The significance of scent in our lives isn’t something which we acquire in our teens when we start experimenting with pungent deodorants, and rifling the perfume and aftershave stashes of our parents and older siblings.

It’s something we’re born with and respond to as infants when the scent of a parent can bring comfort and calm.

Scent also evokes so many emotions and memories throughout our lifetime, something I was reminded of a few years back when my little godson, aged about seven at the time, pulled a T-shirt out of a drawer, not having worn it since the previous summer and exclaimed delightedly as he pulled it over his head, ‘It’s Typhoon Lagoon’.

You see, the residue of sunscreen his parents had applied religiously and daily on a Disney World holiday the previous year remained faintly on the shirt, and instantly transported him back to days of swimming, sunshine and fun.

“Scents really do take you to another place and can completely change your mood,” says Mark Van den Bergh, brand and creative director of Irish home fragrance company Max Benjamin, based in Enniskerry, Co Wicklow, where it produces an ever-growing range of candles and diffusers to suit all tastes and moods.

Scent is important in interior design, Mark explains, and creates an atmosphere like lighting does. “Citrus smells, like grapefruit, lemongrass and orange are uplifting and cleansing, good for kitchens and bathrooms.

Bergamot is fresh, great for a home office or living area by day. For evening, when friends are around, something soft like a floral or lavender is calm and relaxing,” he says.

But Mark also stresses the effect ought never to be overpowering.

“It should be subtle, and is very much a personal choice,” adds Mark.

“In a hallway it makes a first impression and provides a memory of the people in the house.

In the bedroom, scents aren’t necessarily for everyone, but some people like to bring calm with a scent like lavender.

There’s a lot more interest now in heavy, woody fragrances like amber, patchouli and vanilla, which remind us of Tom Ford’s fragrances.

“The seasons definitely affect our choices,” he adds.

“In winter we want cosiness. Just think about Christmas which is all about abundance, fullness and indulgence, with lots of cinnamon, vanilla and cloves.

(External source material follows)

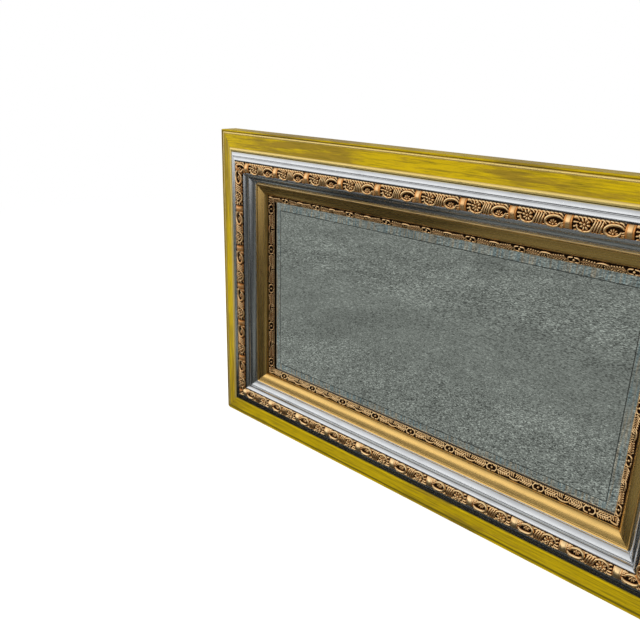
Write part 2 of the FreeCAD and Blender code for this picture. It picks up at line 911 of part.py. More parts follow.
def build_plates():
    plates = []
    back = -cell("panel_thick")
    radius = cell("screw_round") + cell("pilot_gap")
    drill_long = cell("panel_thick") + cell("plate_thick")
    for side in SIDES:
        upright = side in ("left", "right")
        long_x = cell("plate_long") if upright else cell("plate_wide")
        high_z = cell("plate_wide") if upright else cell("plate_long")
        middles = world_places(side, plate_places(side))
        drilled = world_places(side, plate_screw_places(side))
        for index, (right, up) in enumerate(middles):
            name = f"plate_{side}_{index + 1}"
            blank = box(f"{name}_blank", long_x, cell("plate_thick"), high_z, right, back, up)
            holes = [
                prism(f"{name}_hole_{number}", SHANK_SIDES, radius, drill_long, x, ZERO, z)
                for number, (x, z) in enumerate(drilled[2 * index : 2 * index + 2], start=1)
            ]
            plates.append(cut(name, blank, fuse(f"{name}_holes", holes)))
    return group("joining_plates", plates)


def build_plate_screws():
    screws = []
    head_out = cell("plate_thick") + cell("screw_head_thick") - cell("panel_thick")
    length = cell("plate_thick") + cell("screw_bite")
    for side in SIDES:
        for right, up in world_places(side, plate_screw_places(side)):
            screws.append(screw(f"plate_screw_{len(screws) + 1}", right, head_out, up, length))
    return group("plate_screws", screws)


def build_v_nails(moulding):
    """Angled steel nails, pressed flush into the back across each mitre of one moulding."""
    nails = []
    leg = cell("nail_leg")
    thick = cell("nail_thick")
    deep = cell("nail_deep")
    front = -cell("panel_thick") - deep
    for side_x in (1, -1):
        for side_z in (1, -1):
            for across in nail_places(moulding):
                name = f"{moulding}_nail_{len(nails) + 1}"
                corner_x = (cell("outer_long") * 0.5 - across) * side_x
                corner_z = (cell("outer_high") * 0.5 - across) * side_z
                along_x = box(
                    f"{name}_x",
                    leg,
                    deep,
                    thick,
                    corner_x - leg * (0.5 * side_x),
                    front,
                    corner_z - thick * (0.5 * side_z),
                )
                along_z = box(
                    f"{name}_z",
                    thick,
                    deep,
                    leg,
                    corner_x - thick * (0.5 * side_x),
                    front,
                    corner_z - leg * (0.5 * side_z),
                )
                nails.append(fuse(name, [along_x, along_z]))
    return group(f"v_nails_{moulding}", nails)


def build_setting_blocks():
    """Two blocks that the glass stands on, in the bottom rabbet."""
    blocks = []
    high_z = cell("glass_edge_gap")
    deep = cell("glass_edge_thick")
    front = -cell("panel_thick") - cell("filler_thick") - deep
    up = -cell("glass_high") * 0.5 - high_z * 0.5
    for name, share in (("left_block", -0.25), ("right_block", 0.25)):
        right = cell("glass_long") * share
        blocks.append(box(name, cell("block_long"), deep, high_z, right, front, up))
    return group("setting_blocks", blocks)


# Strap hangers and D-rings. Both are drawn about the ring's axis: the strap's end curls
# round the ring's straight bar, and the ring hangs down over the strap.

HANGER_SIDES = {"left": -1, "right": 1}


def place_hanger(item, side):
    across = (cell("outer_long") * 0.5 - strap_middle()) * HANGER_SIDES[side]
    bind_place(item, across, cell("ring_axis_out"), cell("ring_axis_high"))


def build_strap(side):
    body = new_body(f"hanger_strap_{side}")
    profile = new_sketch(body, "YZ_Plane", "curl_sketch")
    outer = cell("curl_outer_round")
    inner = cell("curl_inner_round")
    end = -cell("strap_long")
    quarter = (math.sqrt(2) - 1) / 2
    outline = [
        (-outer, end, 0),
        (-outer, ZERO, quarter),
        (ZERO, outer, quarter),
        (outer, ZERO, quarter),
        (ZERO, -outer, 0),
        (ZERO, -inner, -quarter),
        (inner, ZERO, -quarter),
        (ZERO, inner, -quarter),
        (-inner, ZERO, 0),
        (-inner, end, 0),
    ]
    draw_outline(profile, outline)
    pad(body, profile, cell("strap_wide"), "strap")
    holes = new_sketch(body, "XZ_Plane", "hole_sketch")
    radius = cell("screw_round") + cell("pilot_gap")
    first = -cell("strap_first_screw")
    for up in (first, first - cell("strap_screw_space")):
        draw_polygon(holes, ZERO, up, radius, SHANK_SIDES)
    pocket_through(body, holes, "screw_holes")
    place_hanger(body, side)
    return body


def ring_path(label):
    """The middle line of the ring's wire: a straight bar, two arms and a half-round bow."""
    half = cell("ring_wide") * 0.5
    corner = cell("ring_corner")
    bow = half - cell("ring_drop")
    path = doc.addObject("Sketcher::SketchObject", f"{label}_path")
    path.Placement = Placement(Vector(), Rotation(Vector(1, 0, 0), 90))
    outline = [
        (corner - half, ZERO, 0),
        (half - corner, ZERO, 0),
        (half, -corner, 0),
    ]
    for number in range(BOW_PARTS + 1):
        angle = math.pi * number / BOW_PARTS
        outline.append((half * math.cos(angle), bow - half * math.sin(angle), 0))
    outline.append((-half, -corner, 0))
    draw_outline(path, outline)
    return path


def build_ring(side):
    """A D-ring bent from wire, made by sweeping the wire's section round its path."""
    label = f"d_ring_{side}"
    section = doc.addObject("Part::RegularPolygon", f"{label}_wire")
    section.Polygon = WIRE_SIDES
    bind(section, "Circumradius", cell("ring_wire_round"))
    section.Placement = Placement(Vector(), Rotation(Vector(0, 1, 0), 90))
    path = ring_path(label)
    ring = doc.addObject("Part::Sweep", label)
    ring.Label = label
    ring.Sections = [section]
    ring.Spine = (path, [f"Edge{number + 1}" for number in range(path.GeometryCount)])
    ring.Solid = True
    ring.Transition = "Right corner"
    place_hanger(ring, side)
    return ring


def build_hanger_screws():
    screws = []
    head_out = cell("strap_thick") + cell("screw_head_thick") - cell("panel_thick")
    length = cell("strap_thick") + cell("screw_bite")
    for side, sign in HANGER_SIDES.items():
        across = (cell("outer_long") * 0.5 - strap_middle()) * sign
        for up in strap_screw_heights():
            screws.append(screw(f"hanger_screw_{len(screws) + 1}", across, head_out, up, length))
    return group("hanger_screws", screws)


def build_bumper(side):
    """A round felt bumper at one lower corner of the frame's back."""
    name = f"wall_bumper_{side}"
    across = (cell("outer_long") * 0.5 - cell("bumper_inset")) * HANGER_SIDES[side]
    rear = cell("bumper_thick") - cell("panel_thick")
    up = cell("bumper_inset") - cell("outer_high") * 0.5
    bumper = prism(name, PAD_SIDES, cell("bumper_round"), cell("bumper_thick"), across, rear, up)
    bumper.Label = name
    return bumper


def build_parts():
    parts = []
    for side in SIDES:
        parts.append(build_outer_rail(side))
        parts.append(build_reeded_rail(side))
        parts.append(build_ornament_strip(side))
        parts.append(build_liner_rail(side))
        parts.append(build_sight_strip(side))
    parts += [build_glass(), build_filler(), build_back_panel()]
    parts += [build_panel_screws(), build_plates(), build_plate_screws()]
    parts += [build_v_nails(moulding) for moulding in ("outer", "reeded", "liner")]
    parts.append(build_setting_blocks())
    for side in HANGER_SIDES:
        parts += [build_strap(side), build_ring(side), build_bumper(side)]
    parts.append(build_hanger_screws())
    return parts


def check_document(parts):
    """Stop if any object failed, or any sub-part is empty or broken."""
    for item in doc.Objects:
        if "Invalid" in item.State or "Error" in item.State:
            raise RuntimeError(f"{item.Name} failed: {item.State}")
    for part in parts:
        if part.Shape.isNull() or not part.Shape.isValid() or not part.Shape.Solids:
            raise RuntimeError(f"{part.Label} has no valid solid")


def export_parts(parts):
    os.makedirs("parts", exist_ok=True)
    for part in parts:
        part.Shape.exportStep(f"parts/{part.Label}.step")
        solids = len(part.Shape.Solids)
        print(f"{part.Label}: {solids} solid(s), {part.Shape.Volume / 1000:.2f} cm3")


sub_parts = build_parts()
doc.recompute()
check_document(sub_parts)
export_parts(sub_parts)
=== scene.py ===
import json
import math
from collections import namedtuple

import bmesh
import bpy
import numpy as np
from bpy.props import FloatProperty, FloatVectorProperty, IntProperty, PointerProperty
from mathutils import Matrix, Vector


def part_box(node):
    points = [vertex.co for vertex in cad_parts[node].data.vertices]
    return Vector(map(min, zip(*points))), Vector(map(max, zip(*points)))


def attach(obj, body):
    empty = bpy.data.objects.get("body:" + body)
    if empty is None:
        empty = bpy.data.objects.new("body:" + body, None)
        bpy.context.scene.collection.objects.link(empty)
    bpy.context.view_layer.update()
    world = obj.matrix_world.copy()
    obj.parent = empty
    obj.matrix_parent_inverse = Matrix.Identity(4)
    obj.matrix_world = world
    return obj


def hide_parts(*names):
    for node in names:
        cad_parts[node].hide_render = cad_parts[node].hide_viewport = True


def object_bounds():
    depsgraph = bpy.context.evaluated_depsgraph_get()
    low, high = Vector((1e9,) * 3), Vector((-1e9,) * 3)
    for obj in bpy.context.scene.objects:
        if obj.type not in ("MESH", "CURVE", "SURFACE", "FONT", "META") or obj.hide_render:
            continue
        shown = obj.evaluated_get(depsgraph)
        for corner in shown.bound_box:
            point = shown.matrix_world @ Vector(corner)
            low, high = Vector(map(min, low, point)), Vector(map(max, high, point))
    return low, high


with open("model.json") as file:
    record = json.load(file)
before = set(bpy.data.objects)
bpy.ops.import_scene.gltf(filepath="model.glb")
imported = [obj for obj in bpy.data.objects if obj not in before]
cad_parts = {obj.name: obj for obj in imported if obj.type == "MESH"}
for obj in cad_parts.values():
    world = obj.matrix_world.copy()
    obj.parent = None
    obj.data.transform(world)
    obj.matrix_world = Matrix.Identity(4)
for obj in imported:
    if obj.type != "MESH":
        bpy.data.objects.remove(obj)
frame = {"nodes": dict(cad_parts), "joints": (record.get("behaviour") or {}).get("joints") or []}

# A framed wall mirror. X runs along the frame, Z is up and the glass faces -Y.
# Moulding sections are drawn as (across, high): across runs from the frame's outer edge
# towards the glass, and high is the height above the mouldings' flat backs. All in metres.

bl_info = {
    "name": "Framed wall mirror",
    "version": (1, 0, 0),
    "blender": (4, 5, 0),
    "location": "3D View > Sidebar > Wall mirror",
    "description": "Dresses a framed wall mirror: mouldings, ornament, glass and hangers",
    "category": "Object",
}

CAD_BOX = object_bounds()
MM = 0.001
WHITE = (1, 1, 1, 1)

GLASS_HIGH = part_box("mirror_glass")[1]
HALF_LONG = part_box("outer_rail_right")[1].x
HALF_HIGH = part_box("outer_rail_top")[1].z
BACK_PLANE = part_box("back_panel")[0].y

# Gap between lapped mouldings, and bare bed on each side of the large ornament
FACE_GAP = 0.2 * MM
BED_MARGIN = 1.05 * MM
# How far the liner covers the glass, how thick its edge is there, and the glass's rabbet
SIGHT_OVERLAP = 6.35 * MM
SIGHT_EDGE_THICK = 3.3 * MM
GLASS_RABBET = 8 * MM
MEMBER_WIDE = HALF_HIGH - GLASS_HIGH.z + SIGHT_OVERLAP


def linear(hex_text):
    """An sRGB hex colour as the linear colour that shaders work in."""
    shares = [int(hex_text[place : place + 2], 16) / 255 for place in (0, 2, 4)]
    return [share / 12.92 if share <= 0.04045 else ((share + 0.055) / 1.055) ** 2.4 for share in shares]


def length(name, description, millimetres):
    value = millimetres * MM
    return FloatProperty(name=name, description=description, default=value, subtype="DISTANCE", precision=5)


def colour(name, description, hex_text):
    shade = linear(hex_text)
    return FloatVectorProperty(name=name, description=description, default=shade, subtype="COLOR", min=0, max=1)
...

"But in January and February it’s almost like a clear out. We start moving into citrus, marine scents and florals, all of those scents we associate with clearing out our house.

Change it up

As for Mark’s top tips? “Change up your fragrance from time to time and bring newness in,” he says.

“Try diffusers; they work all the time, whereas a candle creates an environment. When lit, it’s a more special thing; the light adds to the atmosphere.”

La Bougie is another Irish fragrance company, run by perfumer Lucy Hagerty from her base in Kinsale, Co Cork.

“Scent is always to get you in the mood for something,” she explains.

“Supermarkets get you in the mood for summer holidays by using the scent of sun tan lotion.

At home the most important thing to do when deciding how to fragrance your house is, of course, to find a fragrance you adore. This will become your signature and when anyone who knows you well smells it somewhere else they will immediately think of you.

Although Lucy maintains we can trick our minds with fragrance to create a particular impression, she prefers to enhance a room’s existing atmosphere.

“In my relatively small and dark sitting room I use heavier fragrances in the winter to add a sense of cosiness to the room.

"However, in a large open plan room which so many of us have these days, it is nice to section off parts of the room with a different fragrance.

"So next to the fireplace a coy fragrance, the kitchen area something citrus, the entrance a honeysuckle and sea scent to enhance the lofty space with fresh musks and salty accords.”

In the wash

So what is Lucy’s advice?

“To make the room fresher try something with a tone of laundry detergent,” she says.

“In the kitchen I don’t have fragrance but after food there’s nothing better than a scented candle.

"In the bedroom, try a linen spray on four-day old sheets to make them smell like they just came out of the tumble dryer.”